Smart Locks and Doorbells
Researchers have demonstrated Bluetooth and Z-Wave attacks against smart locks from multiple vendors. A 2024 disclosure affected a popular August smart lock model with a firmware vulnerability allowing authentication bypass over Bluetooth Low Energy.
Voice Assistants
Always-on microphone devices (Amazon Echo, Google Nest) are a persistent concern. While major vendors have not experienced confirmed mass exploits of the voice assistant itself, the devices represent high-value targets due to their constant network presence and microphone access.
How to Secure Your IoT Devices
VLAN Segmentation — The Most Impactful Defense
Place all IoT devices on a dedicated network segment (VLAN) isolated from your main computers and mobile devices. Even if a smart TV or camera is compromised, it cannot reach your laptop, NAS, or router administration interface.

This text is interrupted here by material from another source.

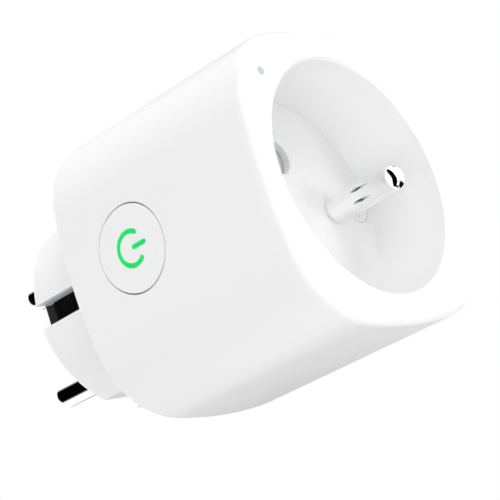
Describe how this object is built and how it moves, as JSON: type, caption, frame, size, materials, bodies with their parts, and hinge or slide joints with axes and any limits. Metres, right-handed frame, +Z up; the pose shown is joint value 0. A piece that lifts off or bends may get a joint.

Most consumer routers with DD-WRT, OpenWrt, or newer ASUS/Netgear firmware support guest network isolation — as a minimum, put all IoT devices on a guest network that cannot communicate with the main network. For more sophisticated segmentation, a firewall appliance running pfSense or OPNsense provides full VLAN control.
Firmware Updates
- Enable automatic firmware updates on every IoT device that supports it
- Check manufacturer support status for older devices — if a device no longer receives updates, consider replacing it
- Subscribe to CISA’s Known Exploited Vulnerabilities (KEV) catalog to catch alerts for devices you own
Credential Hygiene
- Change default usernames and passwords immediately on every new device
- Use a password manager to generate and store unique strong passwords for each device’s admin interface
- Disable remote management interfaces unless you specifically need them, and restrict access by IP if you do
Network Exposure Reduction
- Disable UPnP (Universal Plug and Play) on your router — it allows devices to open their own ports to the internet, often without your knowledge
- Check your router’s port forwarding rules and remove any you did not intentionally create
- Use Shodan or Censys.io to search your public IP address and see what services are visible to the internet
Additional Hardening
- Disable features you don’t use: Telnet, SSH, web management interfaces on devices that don’t need them
- Purchase IoT devices from vendors with clear support lifecycles and bug bounty programs
- Consider network monitoring tools like Firewalla or Pi-hole to observe what traffic IoT devices are generating
IoT security in 2026 is a genuine personal safety issue, not just an abstract technical problem. A compromised camera or router in your home can enable surveillance, network pivoting, and data theft. The defenses are not technically complex — network segmentation and firmware updates address the majority of risk — but they require deliberate action in an ecosystem where convenience has historically trumped security.